The Best Christmas Gift of Them All
It was three days till Christmas,
I was ten years old, sitting on my bed, surrounded by crumpled Christmas wrapping paper, and frustrated almost to the point of a temper tantrum.
This was the first year I’d gone, all by myself, to Kress’s 5 & 10, and bought Christmas presents.
Kress’s was filled with treasures to sort through until I found the perfect gifts for everybody. I bought a fountain pen for Daddy, a little pin shaped like a flower for Grandmama, and the most magnificent red beads for Mama.
I had a dollar left and thought of the three old ladies who lived on our street. They were always so sweet to me, especially Mrs. Gates. I went looking for presents for them, and what wonderful presents I found! Way in the back of the store I found a bin filled with vases that looked like real cut-glass, and they only cost a dime apiece. Then I saw a rack filled with plastic roses. Perfect! For my dollar, I could get each lady a vase with two red roses. I was thrilled with my gifts and ran home to wrap them, anticipating everybody’s delight.
Now I sat on my bed looking at the ugliest package I ever saw. I’d started out with a beautiful picture in my mind of what the gift would look like, and this crumpled and tattered thing wasn’t it. I ripped off the paper, which wasn’t easy because it was pretty much covered by the tape that held it together. After more tries I gave up on my creative ideas and got the gifts presentable. I consoled myself, but realized the important thing was what was inside.
I put them under the tree and got ready for a Christmas ritual with my family that I treasured. After supper, we got into our old, brown and white Plymouth Savoy and drove to Mobile to look at the Christmas lights. On the way, comfortable in the warm car and excited about the spectacles we’d see, I told a string of silly kid jokes that kept Mama and Daddy laughing. These are some of my best memories.
First, we went downtown to see the lights around Bienville Square, then we zig-zagged through the neighborhoods between Dauphin Street and Spring Hill Avenue. “Look! Look over there,” Mama squealed and pointed. Then, “Oh! Look at how they filled the yard with fairies. It’s a wonderland.” I pressed my face to the icy window and stared at the houses where I was sure only very rich people must live because they were big and so beautiful with dazzling Christmas lights. Even the entrances to the streets were lit up with lights, garlands, stars, and angels.

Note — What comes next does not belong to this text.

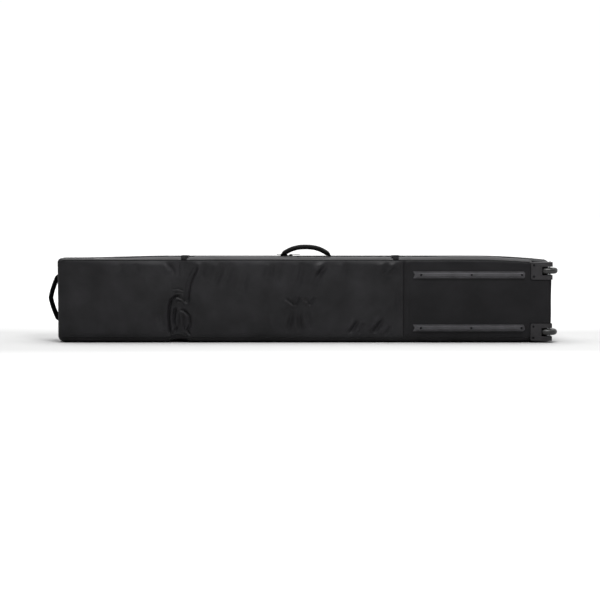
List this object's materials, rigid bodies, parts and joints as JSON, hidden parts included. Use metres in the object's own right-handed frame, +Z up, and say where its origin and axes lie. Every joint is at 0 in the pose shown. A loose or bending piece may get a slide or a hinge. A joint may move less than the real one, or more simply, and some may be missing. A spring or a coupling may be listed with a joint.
{
  "type": "snowboard bag",
  "caption": "Long padded black board bag on its narrow side, with a zipped hinging lid, skid rails, wheels in corner housings, compression straps and padded grab handles.",
  "frame": {"origin": "centre of the bounding box in plan, at the floor under the lower side panel", "axes": "+X along the bag towards its wheels, +Y from the base towards the lid, +Z up across the bag's width"},
  "size_m": [1.8046, 0.1612, 0.344],
  "materials": {
    "shell_fabric": "matt black woven polyester with a coated back",
    "tarpaulin": "smooth black coated fabric at the wheel end",
    "foam": "closed-cell foam, covered by fabric on both sides",
    "lining": "plain grey lining",
    "webbing": "black ribbed webbing",
    "zip": "black tape with a black plastic coil",
    "board": "twin-wall sheet, hidden inside",
    "moulded_plastic": "dark grey, finely textured",
    "hub_plastic": "grey nylon",
    "tyre": "black polyurethane",
    "screw_steel": "black-finished steel screws",
    "axle_steel": "bright plated steel",
    "bearing_steel": "shielded ball bearing, stored as one ring",
    "zip_metal": "black enamelled zinc"
  },
  "bodies": {
    "bag": {"base_panel": "shell_fabric", "side_panel_upper": "shell_fabric", "side_panel_lower": "shell_fabric", "end_panel_nose": "shell_fabric", "base_panel_wheel_end": "tarpaulin", "end_panel_wheel_end": "tarpaulin", "base_pad_nose": "foam", "base_pad_middle": "foam", "side_pad_upper": "foam", "side_pad_lower": "foam", "end_pad_nose": "foam", "end_pad_wheel_end": "foam", "base_board_wheel_end": "board", "lining": "lining", "zip_half_bag": "zip", "strap_anchor_nose": "webbing", "strap_anchor_wheel": "webbing", "buckle_socket_nose": "moulded_plastic", "buckle_socket_wheel": "moulded_plastic", "wheel_housing_upper": "moulded_plastic", "wheel_housing_lower": "moulded_plastic", "skid_rail_upper": "moulded_plastic", "skid_rail_lower": "moulded_plastic", "housing_screw_upper_1": "screw_steel", "housing_screw_upper_2": "screw_steel", "housing_screw_lower_1": "screw_steel", "housing_screw_lower_2": "screw_steel", "rail_screw_upper_1": "screw_steel", "rail_screw_upper_2": "screw_steel", "rail_screw_upper_3": "screw_steel", "rail_screw_lower_1": "screw_steel", "rail_screw_lower_2": "screw_steel", "rail_screw_lower_3": "screw_steel", "axle_upper": "axle_steel", "axle_lower": "axle_steel"},
    "lid": {"lid_panel": "shell_fabric", "lid_rim": "shell_fabric", "lid_pad": "foam", "zip_half_lid": "zip", "strap_nose": "webbing", "strap_wheel": "webbing"},
    "slider_nose": {"slider_nose": "zip_metal"},
    "slider_wheel": {"slider_wheel": "zip_metal"},
    "pull_nose": {"pull_nose": "zip_metal"},
    "pull_wheel": {"pull_wheel": "zip_metal"},
    "buckle_clip_nose": {"buckle_clip_nose": "moulded_plastic"},
    "buckle_clip_wheel": {"buckle_clip_wheel": "moulded_plastic"},
    "side_handle": {"side_handle_webbing": "webbing", "side_handle_sleeve": "webbing"},
    "nose_handle": {"nose_handle_webbing": "webbing", "nose_handle_sleeve": "webbing"},
    "wheel_upper": {"tyre_upper": "tyre", "hub_upper": "hub_plastic", "bearing_top_upper": "bearing_steel", "bearing_bottom_upper": "bearing_steel"},
    "wheel_lower": {"tyre_lower": "tyre", "hub_lower": "hub_plastic", "bearing_top_lower": "bearing_steel", "bearing_bottom_lower": "bearing_steel"}
  },
  "joints": [
    {"name": "lid_hinge", "type": "hinge", "parent": "bag", "child": "lid", "pos_m": [0, 0.075, 0.012], "axis": [-1, 0, 0], "range_deg": [0, 170]},
    {"name": "wheel_upper_spin", "type": "hinge", "parent": "bag", "child": "wheel_upper", "pos_m": [0.8636, -0.049, 0.2547], "axis": [0, 0, 1], "continuous": true},
    {"name": "wheel_lower_spin", "type": "hinge", "parent": "bag", "child": "wheel_lower", "pos_m": [0.8636, -0.049, 0.0377], "axis": [0, 0, 1], "continuous": true},
    {"name": "slider_nose_run", "type": "slide", "parent": "bag", "child": "slider_nose", "axis": [-1, 0, 0], "range_m": [0, 0.32]},
    {"name": "slider_wheel_run", "type": "slide", "parent": "bag", "child": "slider_wheel", "axis": [1, 0, 0], "range_m": [0, 0.33]},
    {"name": "pull_nose_hinge", "type": "hinge", "parent": "slider_nose", "child": "pull_nose", "pos_m": [-0.066, 0.038, 0.3072], "axis": [0, 1, 0], "range_deg": [0, 85]},
    {"name": "pull_wheel_hinge", "type": "hinge", "parent": "slider_wheel", "child": "pull_wheel", "pos_m": [-0.05, 0.038, 0.3072], "axis": [0, -1, 0], "range_deg": [0, 85]},
    {"name": "buckle_nose_release", "type": "slide", "parent": "lid", "child": "buckle_clip_nose", "axis": [0, 1, 0], "range_m": [0, 0.015]},
    {"name": "buckle_wheel_release", "type": "slide", "parent": "lid", "child": "buckle_clip_wheel", "axis": [0, 1, 0], "range_m": [0, 0.015]},
    {"name": "side_handle_fold", "type": "hinge", "parent": "bag", "child": "side_handle", "pos_m": [0, 0, 0.303], "axis": [1, 0, 0], "range_deg": [-45, 45], "stiffness_Nm_per_rad": 0.12},
    {"name": "nose_handle_fold", "type": "hinge", "parent": "bag", "child": "nose_handle", "pos_m": [-0.878, 0, 0.155], "axis": [0, 0, 1], "range_deg": [-30, 30], "stiffness_Nm_per_rad": 0.12}
  ]
}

Christmas morning, we woke came into our living room that was colored by the lights on the tree and filled with the things Santa left, a Barbie doll in a red gown, a china tea set, and a Monopoly game. But I couldn’t wait to see their faces when my family opened their presents, and I wasn’t disappointed. Grandma put her pin right on her nightgown. Daddy said, “I’ll have to write a letter so I can use this fine pen.” Mama looked the most surprised when she saw the large red beads.
After breakfast, I went to see the ladies, bringing their presents. They were all surprised and happy. Then I got to Mrs. Gates house, where I learned the thrill of giving.
When she saw the vase with two plastic roses, you’d have thought it was a Cadillac car. She looked at it with awe. “Ooooh! Isn’t this the prettiest thing,” she crooned and hugged me.
Then she traced her finger over every angle of the vase, held it up to the light and exclaimed, “My! My! My! Look how it sparkles, just like crystal.” She took my little present and gave me the best gift in return.
Mrs. Gates didn’t stop there. Whenever I passed her and she was talking to neighbors, Mrs. Gates called out to me, and bragged that I was, “the best girl there ever was. Ruthi has never missed a Christmas. She always remembers the old folks and brings us a little something.” Even though I knew it wasn’t true, I loved her saying it.
Mrs. Gates gave me the gift of appreciation and I wanted to be the girl she told everybody I was.